Simple variable elimination

[tramar]

1. The problem statement, all variables and given/known data
From the equations:

h\nu - h\nu' = T= m_o c^2 (\frac{1}{\sqrt{1-\frac{v^2}{c^2}}}-1)
\frac{h\nu}{c}=\frac{h\nu'}{c}cos\theta+\frac{m_o v}{\sqrt{1-\frac{v^2}{c^2}}}cos\phi
\frac{h\nu'}{c}sin\theta = \frac{m_o v}{\sqrt{1-\frac{v^2}{c^2}}}sin\phi
\alpha=\frac{h\nu}{m_oc^2}

(representing the energy and momentum conservation for Compton scattering, theta = photon scatter angle and phi = electron scatter angle)
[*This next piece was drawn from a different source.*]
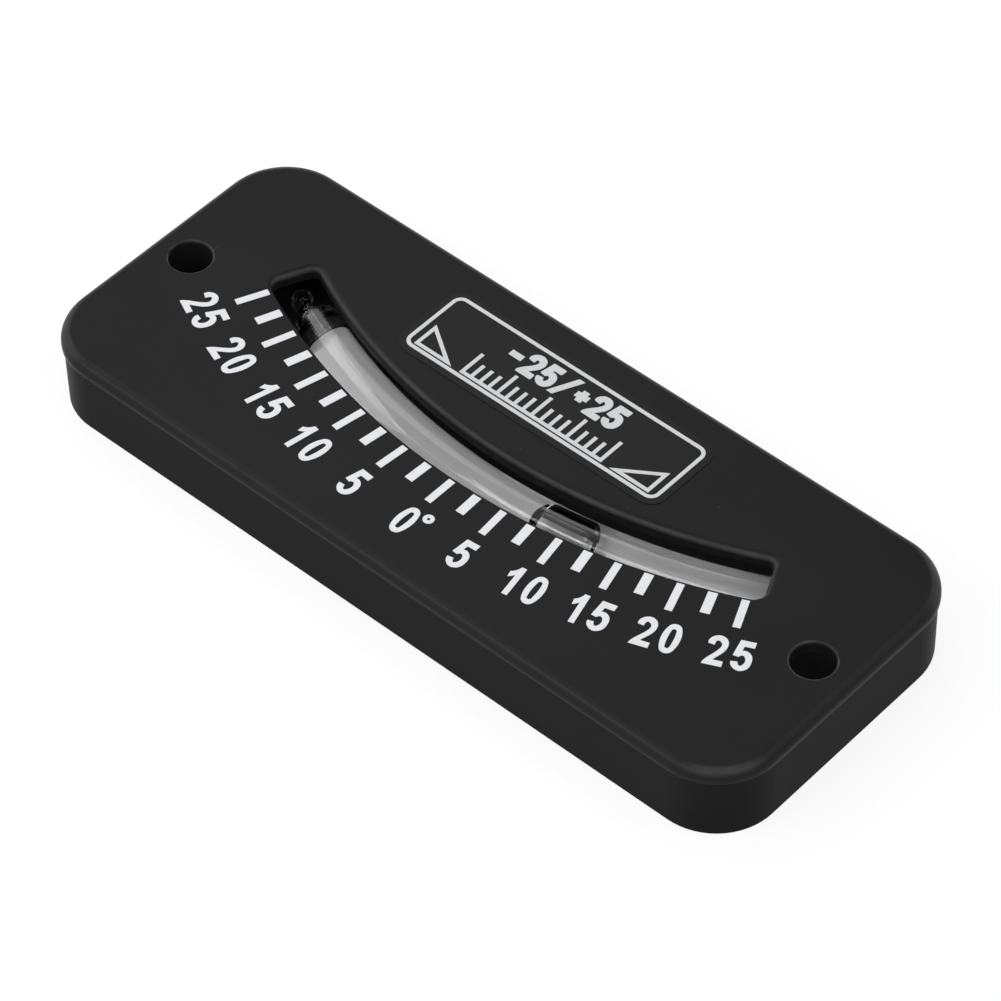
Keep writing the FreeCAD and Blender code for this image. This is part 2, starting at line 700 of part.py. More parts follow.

Eliminate v and \theta to obtain:

T=m_oc^2 \frac{2\alpha^2cos^2\phi}{1+2\alpha+\alpha^2sin^2\ phi}

2. Relevant equations
See above


3. The attempt at a solution
This problem has been driving me insane. I know the physics of Compton scattering but when I try to eliminate the v and theta from these 3 equations I just get hopelessly lost in the math... I have about 5 pages of scribbles leading to nothing.

Desperate at this point, some math help would be appreciated.

[gabbagabbahey]

HInt: \sin^2\theta+\cos^2\theta=1:wink:

[tramar]

I know that.... the problem is when I try to make theta disappear, I have to bring in a v. If I want to make v disappear, I bring in a theta. The only way that it seems to "work" gives me the following mess:

\sqrt{1-\frac{v^2}{c^2}}= \left( \frac{T}{mc^2}+1 \right) ^{-1}
v=c\sqrt{\left( 1-\left(\frac{T}{mc^2}+1 \right)^{-2} \right)}
cos\theta = \sqrt{1-\left(\frac{c}{h\nu'} \right)^2 \frac{(mv)^2}{1-\frac{v^2}{c^2}} sin^2\phi}

As you can imagine, taking v and substituting it into the cos equation makes for a disgusting mess that doesn't lead to anything very productive.

[gabbagabbahey]

I know that.... the problem is when I try to make theta disappear, I have to bring in a v. .

I don't see why you say this... just solve the equation

\frac{h\nu}{c}=\frac{h\nu'}{c}cos\theta+\frac{m_o v}{\sqrt{1-\frac{v^2}{c^2}}}cos\phi

for \frac{h\nu'}{c}\cos\theta, square both sides, and then square both sides of the equation

\frac{h\nu'}{c}sin\theta = \frac{m_o v}{\sqrt{1-\frac{v^2}{c^2}}}sin\phi

and add the two resulting equations together...

[tramar]

Ok so that gives me:

\left(\frac{h\nu'}{c}\right)^2=p_e^2-2p_ecos\phi\frac{h\nu}{c}+\left(\frac{h\nu}{c}\rig ht)^2

where p_e=\frac{mv}{\sqrt{1-\frac{v^2}{c^2}}} (for simplicity)

Not sure how to proceed... if I solve for p I have to use a quadratic eqn giving another big mess?

[gabbagabbahey]

The next step would be to eliminate \nu' in favor of T by using your first equation...

[tramar]

So:

\frac{(h\nu)^2-2Th\nu+T^2}{c^2}=p_e^2-2p_ecos\phi\left(\frac{h\nu}{c}\right)+\left(\frac {h\nu}{c}\right)^2

My instinct says to solve for (cp_e)^2 and then substitute that into energy conservation equation...

h\nu+mc^2=h\nu'+\sqrt{(mc^2)^2+(cp)^2}

...but I'll still have a p_e in there. Not sure if that's the right course of action...

[gabbagabbahey]

Why not solve the energy conservation equation

T+m_0c^2=\sqrt{(m_0c^2)^2+p_e^2c^2}

for p_e and then substitute that into

\frac{(h\nu)^2-2Th\nu+T^2}{c^2}=p_e^2-2p_ecos\phi\left(\frac{h\nu}{c}\right)+\left(\frac {h\nu}{c}\right)^2

[tramar]

so

c^2p_e^2=T^2+2Tmc^2

After substituting...

(h\nu)^2-2Th\nu=2Tmc^2-2h\nu\sqrt{T^2+2Tmc^2}cos\phi+\frac{(h\nu)^2}{c}

And getting rid of the root gives me a massive equation with 12 terms on the right :S

[gabbagabbahey]

Why do you still have a factor of 1/c in the last term?

[tramar]

My bad, the last one doesn't have 1/c.

Subbing in I get:

2h\nu cos\phi \sqrt{T^2+2Tmc^2}=2Tmc^2+2Th\nu

I'll try to solve for T...

[tramar]

Awesome! FINALLY got it.

Thanks a million for your help!